What Must Be Considered
In offering a streamlined and secure API environment, providers publishing an API are talking to two separate audiences. For the side of the transaction making the payment (and there are individuals involved here, whether marketing directors, executives or accountants), “you need to speak to that person on the terms that they understand. They need to know how to go to market faster and how to get payments to recipients in the ways the recipients want,” Samples explained.
Then, there is the second audience, comprised of the development team doing the integration for the business side. “Even there, it is important to know that there can be a split,” he told Webster, where “it could be a development team that works for a company full time as part of [its] IT” or it could be a contacting agent.
In the end, the platform provider needs to help the business side of the relationship to tell the development side, as Samples put it, “‘I need to [have] these things,’ and have the technology side so apparent, and so well laid out, that the development team can do it without a lot of interpretation.”
Of course, Samples noted, good security protocols need to be built into the platform as well, open enough to be backward-compatible as the security landscape changes. He said certain types of transactions are riskier than others, but the “platform itself should always assume that it needs to ensure the highest levels of connectivity security and data transfer security, … even if you’re just making a $3 [payment] for an incentive program or if you’re doing $300,000 payments for mortgages.”
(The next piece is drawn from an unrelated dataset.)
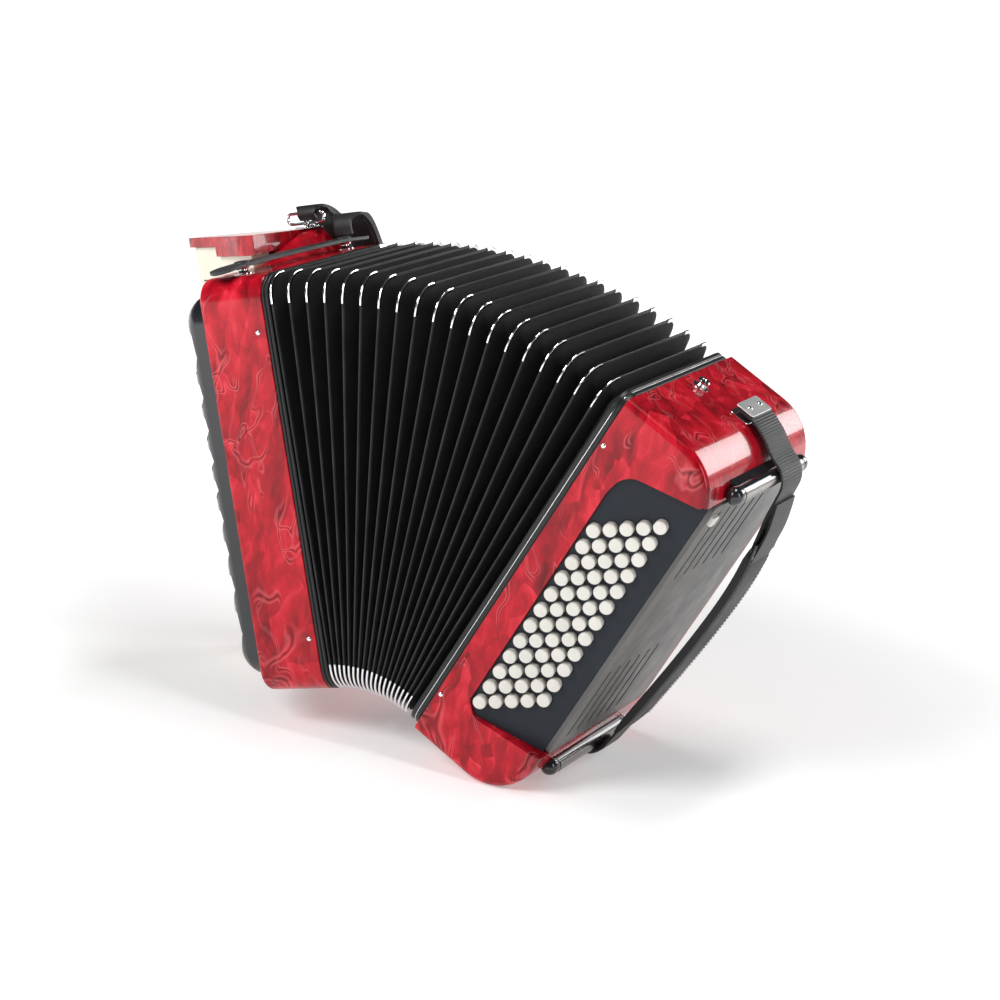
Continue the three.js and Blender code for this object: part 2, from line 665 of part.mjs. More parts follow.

As companies explore open API capabilities as offered by third-party providers, they often ask if such platforms are safe and compliant.
“As a payor, you are accustomed to working with your local bank or one of the mega banks. There is an assumption that they are the experts in banking. That does not mean they are experts in the totality of payments,” he said.
Thus, the conversation may be one where the API provider must assure the would-be client that certifications, levels of standardization or compliance are in place. Call it a matter of reassurance.
When asked which industries are seeing traction for open APIs, Samples noted tongue-in-cheek that adoption is taking root “only among those industries that may process or accept financial payments.”
The Value-Add Proposition
In reality, enthusiasm is especially evident among real estate, insurance, healthcare and bill payment providers. The banking APIs, he noted, can add value, and reflect recipients’ desires to be paid in ways that move beyond the check or ACH.
“In a traditional payments mechanism, you typically see the payments execution itself,” he explained. Consider the check, presented on an 8.5-inch-by-11-inch page (perforated, of course), which has an explanation of a payment or benefit printed along the bottom-third of the page.
“The problem that we have had with electronic forms of [payment] in the past,” Samples said, is that descriptive data and payments have had to come as two pieces of information. The $500 ACH comes with a separate email, or even a paper statement, explaining transaction details.
Now, with open APIs, providers can embed meaning into the payment itself by setting up a platform that accepts not only the payment, but the documentation that goes along with it.
He offered up the use case of multiple signature endorsements (tied to real estate transactions), where three people must sign off on payments. “If the platform is designed from the beginning to walk through that workflow, then you simply replace the physical elements with virtual elements,” he told Webster, with additional layers of security in place to make sure each step is validated along the way.
Though use cases have proliferated, as noted above, there are still some holdouts. Samples said these recalcitrant firms span industries such as cable and telecom providers, which have been making business-to-consumer payments for decades and have invested capital over the years.
The trend may be one toward API adoption among these larger companies, he explained, “though it takes them a lot to move” toward new processes. “They have large print houses on the first floor of their buildings, and have been printing out hundreds of thousands of checks every day.”
Ultimately, these firms will have to overcome inertia to remain competitive. The platform providers can help shepherd them through the journey in piecemeal fashion — say, by replacing their ACH or check providers. “You take the mechanical difficulty out of this and lay out this buffet,” he said of the range of services that can be offered through a platform model.
As an API platform provider, he added, “you listen to your customers. They know what they need, and you have to be able to translate that into the banking and payments environments that exist, and come up with interesting solutions.”